The first line to copy is the one with "The OpenSCAD and"; the last is the one with "return (knots[k +". Copy each line in that range exactly, leaving out all others.

◇ ◇ ◇ ◇

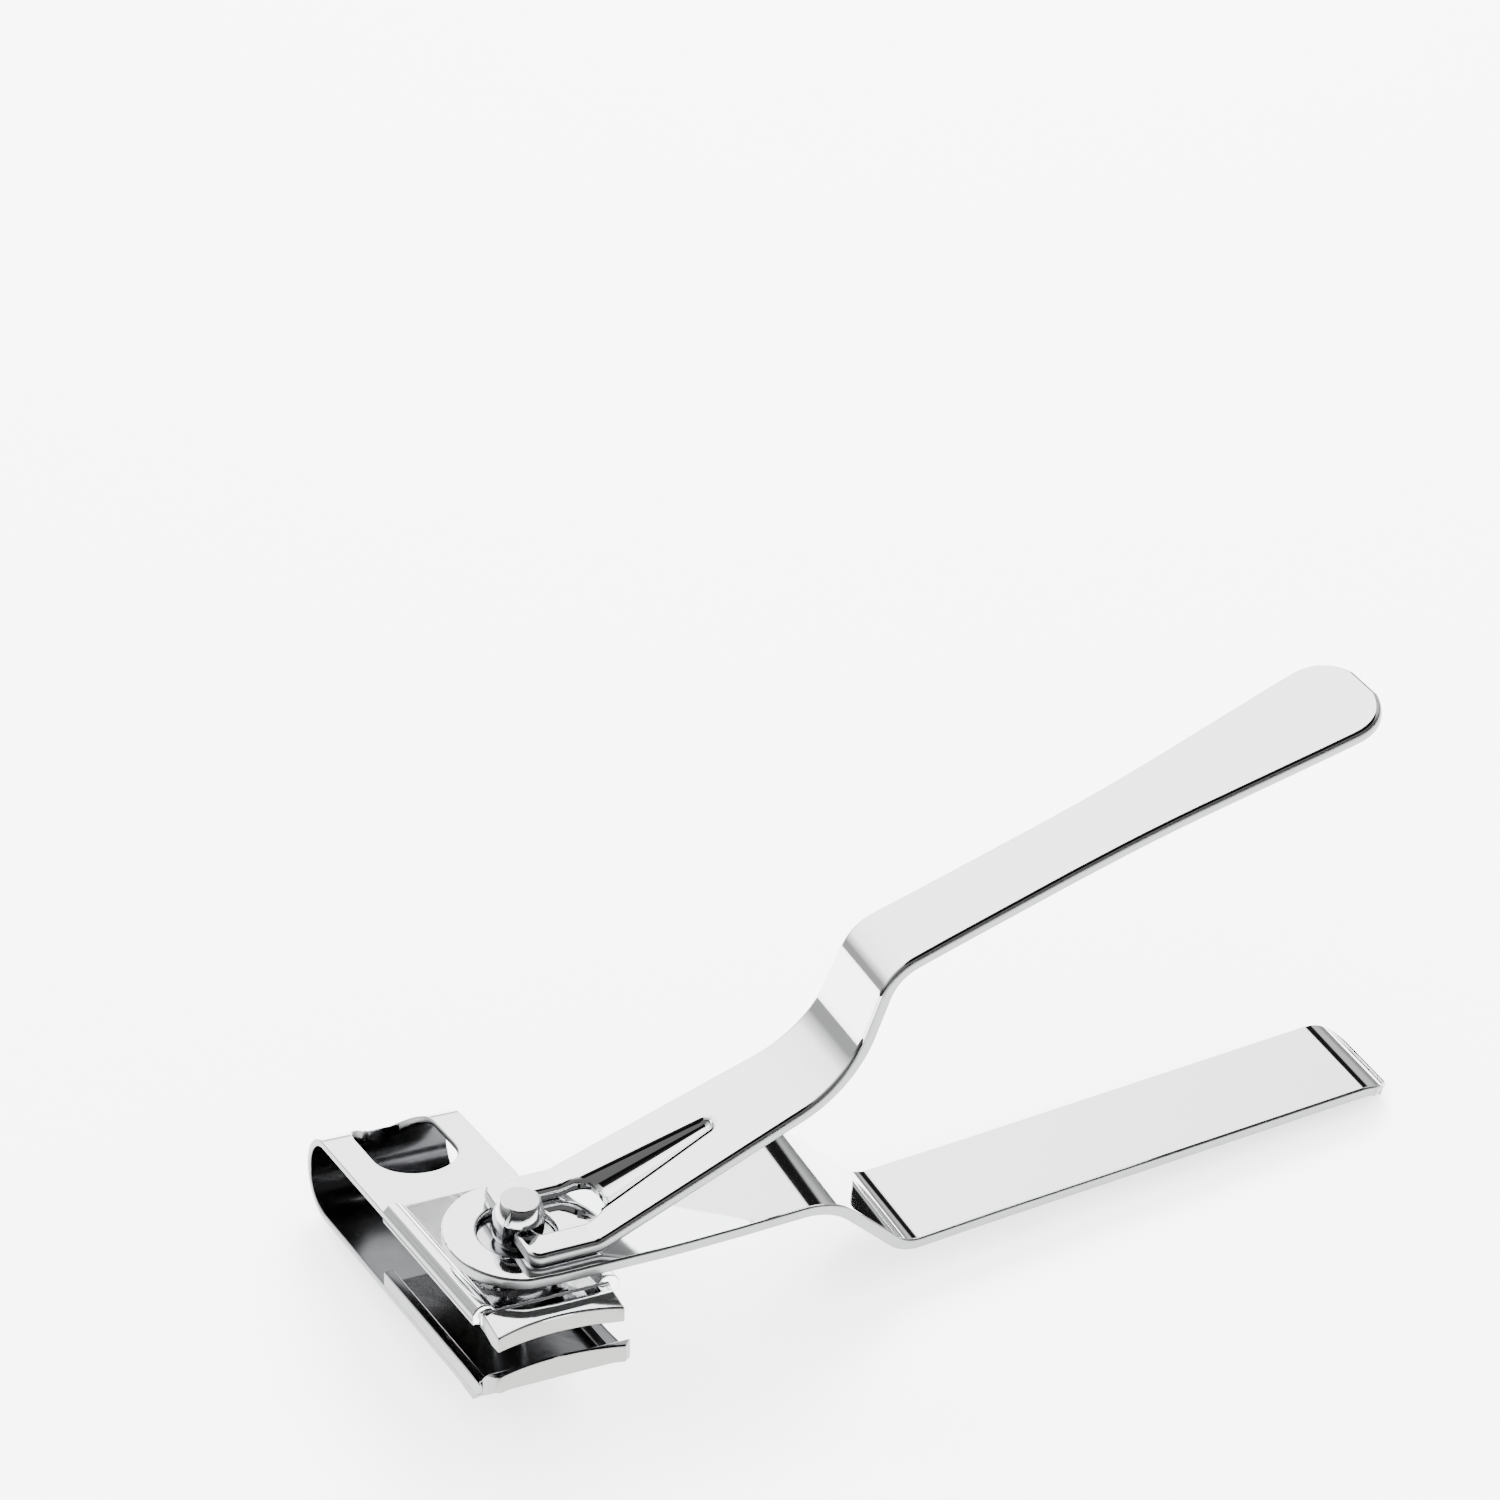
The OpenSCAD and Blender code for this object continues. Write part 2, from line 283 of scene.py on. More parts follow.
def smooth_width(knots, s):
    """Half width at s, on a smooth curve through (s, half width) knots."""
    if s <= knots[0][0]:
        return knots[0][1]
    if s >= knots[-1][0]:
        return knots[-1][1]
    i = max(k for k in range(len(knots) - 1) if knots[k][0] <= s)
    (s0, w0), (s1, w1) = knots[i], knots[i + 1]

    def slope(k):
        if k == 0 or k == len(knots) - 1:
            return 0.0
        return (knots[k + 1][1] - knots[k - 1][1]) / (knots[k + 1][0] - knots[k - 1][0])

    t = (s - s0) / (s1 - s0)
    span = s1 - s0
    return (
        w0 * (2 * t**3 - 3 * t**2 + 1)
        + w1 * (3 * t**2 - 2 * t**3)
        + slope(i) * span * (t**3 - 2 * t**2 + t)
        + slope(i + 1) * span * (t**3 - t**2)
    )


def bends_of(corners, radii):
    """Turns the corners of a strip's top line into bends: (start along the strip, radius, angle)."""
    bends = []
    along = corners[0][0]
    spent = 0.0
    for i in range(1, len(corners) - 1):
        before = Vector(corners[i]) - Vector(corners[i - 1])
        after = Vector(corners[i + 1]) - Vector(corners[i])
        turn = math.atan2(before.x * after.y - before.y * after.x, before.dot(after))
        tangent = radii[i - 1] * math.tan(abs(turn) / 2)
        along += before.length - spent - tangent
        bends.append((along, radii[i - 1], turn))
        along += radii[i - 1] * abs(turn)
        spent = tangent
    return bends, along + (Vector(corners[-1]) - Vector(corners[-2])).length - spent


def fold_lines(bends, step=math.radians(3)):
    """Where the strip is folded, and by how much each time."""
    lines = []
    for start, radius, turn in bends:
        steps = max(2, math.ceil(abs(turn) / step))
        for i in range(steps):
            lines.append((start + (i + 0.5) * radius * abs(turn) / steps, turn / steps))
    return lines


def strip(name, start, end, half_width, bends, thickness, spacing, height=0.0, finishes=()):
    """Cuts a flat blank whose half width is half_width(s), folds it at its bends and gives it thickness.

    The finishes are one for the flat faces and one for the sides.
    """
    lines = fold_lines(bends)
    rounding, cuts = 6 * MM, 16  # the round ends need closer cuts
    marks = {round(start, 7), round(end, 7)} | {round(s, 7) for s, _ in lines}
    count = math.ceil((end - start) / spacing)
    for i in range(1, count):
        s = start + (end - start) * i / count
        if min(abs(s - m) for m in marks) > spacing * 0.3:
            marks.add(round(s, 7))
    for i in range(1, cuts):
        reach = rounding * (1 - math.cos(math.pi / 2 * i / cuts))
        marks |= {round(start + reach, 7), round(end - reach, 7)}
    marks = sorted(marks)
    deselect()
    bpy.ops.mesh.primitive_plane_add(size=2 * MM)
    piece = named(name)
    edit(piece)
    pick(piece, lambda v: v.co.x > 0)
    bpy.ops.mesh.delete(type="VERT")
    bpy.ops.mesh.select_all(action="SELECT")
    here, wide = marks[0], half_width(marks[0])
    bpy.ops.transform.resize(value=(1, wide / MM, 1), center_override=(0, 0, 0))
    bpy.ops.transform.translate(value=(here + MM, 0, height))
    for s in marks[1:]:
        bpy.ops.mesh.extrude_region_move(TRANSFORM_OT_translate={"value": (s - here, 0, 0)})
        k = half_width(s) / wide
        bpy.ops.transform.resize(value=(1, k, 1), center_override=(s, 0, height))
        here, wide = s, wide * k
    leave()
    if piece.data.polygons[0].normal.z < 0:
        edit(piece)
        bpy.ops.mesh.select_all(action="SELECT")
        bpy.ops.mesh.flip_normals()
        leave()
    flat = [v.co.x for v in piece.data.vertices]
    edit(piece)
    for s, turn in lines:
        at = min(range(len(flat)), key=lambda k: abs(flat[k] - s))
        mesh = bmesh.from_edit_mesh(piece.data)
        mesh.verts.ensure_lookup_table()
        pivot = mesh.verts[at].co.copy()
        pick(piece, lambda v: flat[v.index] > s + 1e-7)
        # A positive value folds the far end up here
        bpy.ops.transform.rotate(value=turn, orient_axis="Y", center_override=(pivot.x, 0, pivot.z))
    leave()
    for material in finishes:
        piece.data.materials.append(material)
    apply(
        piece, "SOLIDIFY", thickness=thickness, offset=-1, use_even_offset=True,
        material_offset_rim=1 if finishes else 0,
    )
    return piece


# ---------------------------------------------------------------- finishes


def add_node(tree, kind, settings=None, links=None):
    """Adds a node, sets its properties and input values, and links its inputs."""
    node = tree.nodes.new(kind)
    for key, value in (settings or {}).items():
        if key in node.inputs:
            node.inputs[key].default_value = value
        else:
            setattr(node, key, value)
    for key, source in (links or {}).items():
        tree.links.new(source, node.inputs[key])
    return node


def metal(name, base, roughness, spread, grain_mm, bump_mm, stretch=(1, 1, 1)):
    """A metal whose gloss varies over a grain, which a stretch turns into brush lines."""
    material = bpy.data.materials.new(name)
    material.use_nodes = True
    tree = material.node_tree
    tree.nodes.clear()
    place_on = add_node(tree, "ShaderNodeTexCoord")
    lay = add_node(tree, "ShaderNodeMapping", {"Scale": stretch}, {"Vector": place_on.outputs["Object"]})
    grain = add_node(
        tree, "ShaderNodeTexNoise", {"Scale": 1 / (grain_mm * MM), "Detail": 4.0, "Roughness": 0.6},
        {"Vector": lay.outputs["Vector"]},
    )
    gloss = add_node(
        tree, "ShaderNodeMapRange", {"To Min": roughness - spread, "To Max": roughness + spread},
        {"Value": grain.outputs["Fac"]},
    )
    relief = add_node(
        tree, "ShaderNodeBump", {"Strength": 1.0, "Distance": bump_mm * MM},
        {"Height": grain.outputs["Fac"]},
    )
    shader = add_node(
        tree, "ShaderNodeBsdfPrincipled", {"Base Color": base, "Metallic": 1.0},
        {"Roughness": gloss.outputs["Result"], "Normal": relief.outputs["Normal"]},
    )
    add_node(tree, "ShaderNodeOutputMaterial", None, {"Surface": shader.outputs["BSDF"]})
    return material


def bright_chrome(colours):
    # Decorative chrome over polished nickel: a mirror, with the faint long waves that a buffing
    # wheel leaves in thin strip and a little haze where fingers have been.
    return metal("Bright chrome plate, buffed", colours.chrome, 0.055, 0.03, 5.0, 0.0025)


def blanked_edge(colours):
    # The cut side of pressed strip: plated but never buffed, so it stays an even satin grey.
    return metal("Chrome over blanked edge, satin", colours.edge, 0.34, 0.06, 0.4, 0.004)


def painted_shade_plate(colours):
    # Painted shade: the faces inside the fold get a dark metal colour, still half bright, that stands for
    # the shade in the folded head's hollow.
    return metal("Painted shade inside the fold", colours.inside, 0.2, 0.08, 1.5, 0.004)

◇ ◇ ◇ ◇

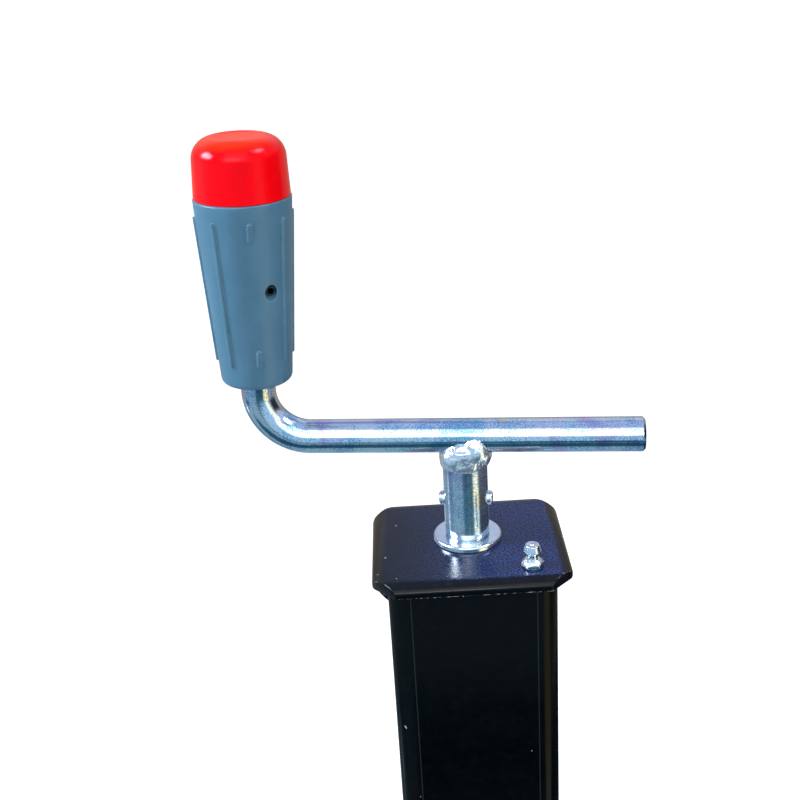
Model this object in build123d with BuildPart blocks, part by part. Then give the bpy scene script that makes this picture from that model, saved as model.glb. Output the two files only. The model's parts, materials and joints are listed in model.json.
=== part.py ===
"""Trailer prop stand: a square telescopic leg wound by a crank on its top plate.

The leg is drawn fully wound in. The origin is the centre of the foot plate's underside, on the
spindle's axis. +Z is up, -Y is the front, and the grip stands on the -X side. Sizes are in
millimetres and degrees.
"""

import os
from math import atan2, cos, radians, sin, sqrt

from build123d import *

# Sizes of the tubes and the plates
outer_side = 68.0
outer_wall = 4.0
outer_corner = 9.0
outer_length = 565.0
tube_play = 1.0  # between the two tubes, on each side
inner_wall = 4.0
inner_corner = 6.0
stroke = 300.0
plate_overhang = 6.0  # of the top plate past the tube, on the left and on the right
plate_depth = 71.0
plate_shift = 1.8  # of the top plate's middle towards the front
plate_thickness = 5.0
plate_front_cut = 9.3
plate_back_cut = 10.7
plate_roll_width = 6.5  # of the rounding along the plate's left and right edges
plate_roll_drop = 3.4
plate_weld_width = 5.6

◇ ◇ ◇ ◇

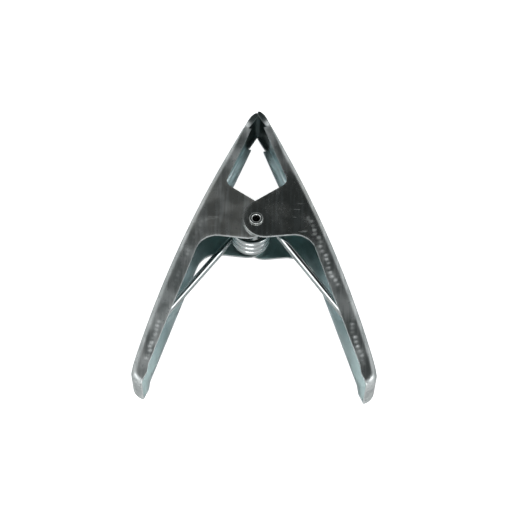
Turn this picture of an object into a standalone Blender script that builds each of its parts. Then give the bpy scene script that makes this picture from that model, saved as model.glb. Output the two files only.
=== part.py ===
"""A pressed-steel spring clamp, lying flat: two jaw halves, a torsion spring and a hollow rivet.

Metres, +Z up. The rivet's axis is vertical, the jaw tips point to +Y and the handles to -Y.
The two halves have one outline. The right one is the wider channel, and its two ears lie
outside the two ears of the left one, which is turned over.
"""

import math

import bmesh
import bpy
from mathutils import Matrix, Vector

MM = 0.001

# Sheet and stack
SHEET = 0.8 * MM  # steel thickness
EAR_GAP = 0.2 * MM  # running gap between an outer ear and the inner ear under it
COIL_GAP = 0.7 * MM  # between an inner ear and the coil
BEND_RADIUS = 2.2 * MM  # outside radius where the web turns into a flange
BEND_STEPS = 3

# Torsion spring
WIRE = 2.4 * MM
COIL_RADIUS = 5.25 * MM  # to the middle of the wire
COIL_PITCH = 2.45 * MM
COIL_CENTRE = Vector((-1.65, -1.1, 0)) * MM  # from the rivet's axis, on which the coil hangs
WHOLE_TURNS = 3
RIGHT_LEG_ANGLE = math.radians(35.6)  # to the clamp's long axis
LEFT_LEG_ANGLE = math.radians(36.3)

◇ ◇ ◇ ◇

## REPLY TO THE TASK
The OpenSCAD and Blender code for this object continues. Write part 2, from line 283 of scene.py on. More parts follow.
def smooth_width(knots, s):
    """Half width at s, on a smooth curve through (s, half width) knots."""
    if s <= knots[0][0]:
        return knots[0][1]
    if s >= knots[-1][0]:
        return knots[-1][1]
    i = max(k for k in range(len(knots) - 1) if knots[k][0] <= s)
    (s0, w0), (s1, w1) = knots[i], knots[i + 1]

    def slope(k):
        if k == 0 or k == len(knots) - 1:
            return 0.0
        return (knots[k + 1][1] - knots[k - 1][1]) / (knots[k + 1][0] - knots[k - 1][0])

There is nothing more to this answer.